I went to Chesterfield. They were 22nd in League One at the time, but I got on well with their director of football, Chris Turner, and believed the team had potential.

Ched Evans was a striker who I thought could get goals at that level. We had Gboly Ariyibi and Jay O’Shea: dangerous attacking players who could create opportunities.

But within a few weeks of me joining, everything changed. Ched Evans was injured. O’Shea and Gboly were sold, and Chris Turner left in February.

By that point it was too late – I was in.

Lynne Cameron

It felt like I was holding my finger in the dam to try and stop the water, but it just kept flowing out. I couldn’t stop it.

Throughout that process, I had to try and win games and develop a football club.

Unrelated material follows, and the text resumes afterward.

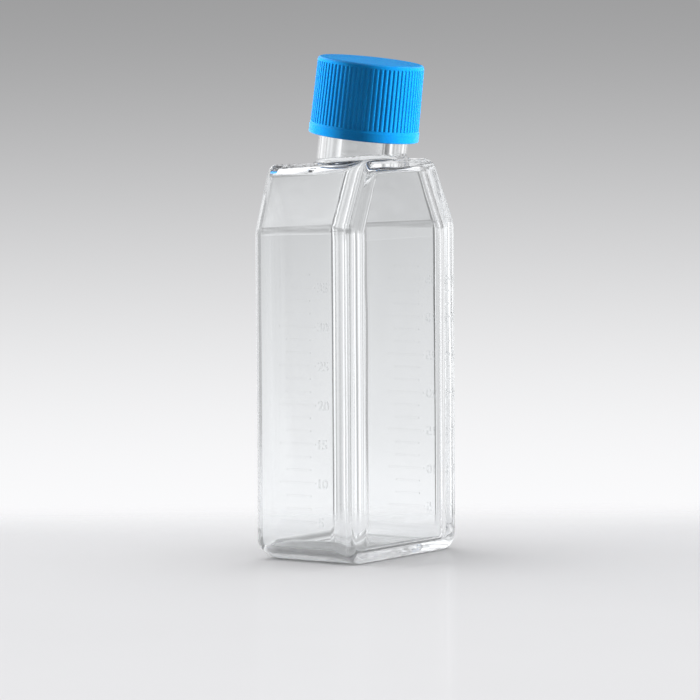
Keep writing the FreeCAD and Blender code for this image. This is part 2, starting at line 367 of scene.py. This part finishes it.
# The studio round the floor.  Straight ahead of the camera it is a backdrop, bright at the floor and grey above.
# Round the rest it is a soft tent of light, given as radiance by azimuth (to the right of the camera's line) at
# six elevations, in degrees, with straight blends between them: strips at both sides, and dim in front.
TENT = [
    (-2, [(-140, 0.60), (-120, 1.91), (-105, 0.36), (-90, 0.94), (-75, 0.68), (-60, 0.92), (-46, 0.92), (-32, 2.00), (-26, 0.30), (-20, 1.35), (-15, 0.75), (-12, 1.17), (-10, 0.64), (-8, 0.69), (-6, 1.34), (6, 0.05), (8, 0.17), (10, 1.52), (12, 0.30), (15, 0.88), (20, 0.55), (26, 0.77), (32, 1.46), (46, 0.57), (60, 0.63), (75, 0.34), (90, 0.30), (105, 0.81), (120, 1.34), (140, 0.60), (180, 0.60)]),
    (4, [(-150, 0.30), (-120, 1.50), (-90, 1.09), (-60, 0.64), (-30, 0.68), (0, 0.30), (30, 0.30), (60, 0.79), (90, 0.76), (120, 0.53), (150, 0.30), (180, 0.30)]),
    (12, [(-150, 0.20), (-120, 0.71), (-90, 0.71), (-60, 0.63), (-30, 0.54), (0, 0.52), (30, 0.64), (60, 0.51), (90, 0.25), (120, 0.27), (150, 0.20), (180, 0.20)]),
    (25, [(-135, 0.20), (-90, 1.96), (-45, 1.50), (0, 1.14), (45, 1.06), (90, 0.65), (135, 0.10), (180, 0.20)]),
    (45, [(-135, 0.20), (-90, 1.80), (-45, 1.60), (0, 1.23), (45, 1.37), (90, 0.96), (135, 0.20), (180, 0.20)]),
    (72, [(0, 1.70)]),
]
world = bpy.data.worlds.new("studio")
world.use_nodes = True
nt = world.node_tree
bg = nt.nodes["Background"]
co = nt.nodes.new("ShaderNodeTexCoord")


def dot(v):
    n = nt.nodes.new("ShaderNodeVectorMath")
    n.operation = "DOT_PRODUCT"
    n.inputs[1].default_value = v
    nt.links.new(co.outputs["Generated"], n.inputs[0])
    return n.outputs["Value"]


def between(v, a, b, lo=0.0, hi=1.0):
    """lo where v is at a, hi where it is at b, straight in between."""
    n = nt.nodes.new("ShaderNodeMapRange")
    n.inputs["From Min"].default_value = a
    n.inputs["From Max"].default_value = b
    n.inputs["To Min"].default_value = lo
    n.inputs["To Max"].default_value = hi
    nt.links.new(v, n.inputs["Value"])
    return n.outputs["Result"]


def profile(v, stops):
    """Radiance by v, from (v, radiance) stops."""
    lo, hi = stops[0][0], stops[-1][0]
    top = max(r for _, r in stops)
    c = ramp(nt, between(v, lo, hi), [((e - lo) / (hi - lo), float(r / top)) for e, r in stops])
    return math_node(nt, "MULTIPLY", c, top)


elev = math_node(nt, "MULTIPLY", math_node(nt, "ARCSINE", dot((0, 0, 1))), 57.29578)
turn = math_node(nt, "MULTIPLY", math_node(nt, "ARCTAN2", dot(tuple(right)), dot((math.sin(YAW), math.cos(YAW), 0))), 57.29578)
# the backdrop is one soft gradient, from white at the floor to grey above
backdrop = math_node(nt, "SUBTRACT", 0.97, math_node(nt, "MULTIPLY", fade(elev, -6.6, 1.6), 0.64))
backdrop = math_node(nt, "MULTIPLY", backdrop, math_node(nt, "SUBTRACT", 1.0, math_node(nt, "MULTIPLY", fade(elev, 1, 8), 0.33)))
ahead = math_node(nt, "MULTIPLY", between(math_node(nt, "ABSOLUTE", turn), 5.0, 5.6, 1, 0), between(elev, 5, 10, 1, 0))
tent = None
for k, (e, stops) in enumerate(TENT):
    if len(stops) > 1:
        value = profile(turn, [(-180, stops[-1][1])] + stops)
        share = None
    else:
        value, share = stops[0][1], None
    if k > 0:
        share = between(elev, TENT[k - 1][0], e)
    if k < len(TENT) - 1:
        down = between(elev, e, TENT[k + 1][0], 1, 0)
        share = down if share is None else math_node(nt, "MULTIPLY", share, down)
    value = math_node(nt, "MULTIPLY", value, share)
    tent = value if tent is None else math_node(nt, "ADD", tent, value)
value = math_node(nt, "ADD", math_node(nt, "MULTIPLY", backdrop, ahead), math_node(nt, "MULTIPLY", tent, math_node(nt, "SUBTRACT", 1.0, ahead)))
# well below the horizon it is as pale as the floor, so the floor runs out with no edge in a view from above
under = between(elev, -16, -11, 1, 0)
value = math_node(nt, "ADD", math_node(nt, "MULTIPLY", value, math_node(nt, "SUBTRACT", 1.0, under)), math_node(nt, "MULTIPLY", under, 0.80))
tone = nt.nodes.new("ShaderNodeCombineColor")
nt.links.new(value, tone.inputs[0])
nt.links.new(value, tone.inputs[1])
nt.links.new(math_node(nt, "MULTIPLY", value, 1.012), tone.inputs[2])
nt.links.new(tone.outputs[0], bg.inputs["Color"])
bg.inputs["Strength"].default_value = 1.0
world.cycles.sampling_method = "MANUAL"
world.cycles.sample_map_resolution = 1024
scene.world = world
scene.view_settings.view_transform = "Standard"
scene.view_settings.look = "None"
scene.view_settings.exposure = 0.0
scene.view_settings.gamma = 1.0
scene.cycles.max_bounces = 64
scene.cycles.glossy_bounces = 48
scene.cycles.transmission_bounces = 48
scene.cycles.diffuse_bounces = 3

I was only at Chesterfield for eight months, but I learned more in that time than I did in 18 months as Wigan manager.

At Wigan, I had a history with the club: player, captain, survivals, FA Cups. I knew the club. I knew my secretary, the chief executive, the fans.

At Chesterfield, I wasn’t one of them. I needed to connect with the players more. Connect with the fans quicker. I needed to let them know who I was as quickly as possible, so they could buy into what I was trying to do.

That relationship with the fans can buy you time. In the beginning, that’s what you’re trying to do. Every result buys you another week. You try to keep adding those up to get you more time. But you can’t build anything unless you get that initial period to connect.

Very early on at Chesterfield, it felt like I was caught in a negative cycle that I couldn’t get out of.

I don’t regret taking the job, though.

It might have made it harder for me to get another one, but I know that I’m a better manager because of Chesterfield, not in spite of it.

Since leaving the club, I’ve taken my time. Spent time with other managers. Looked back over training drills I’ve run and games I’ve managed.

So, I’ve had my time. I’ve relaxed and got myself fitter. Now I know that I’m ready for another challenge, and to keep on learning.

Because like I said, life is all about learning lessons.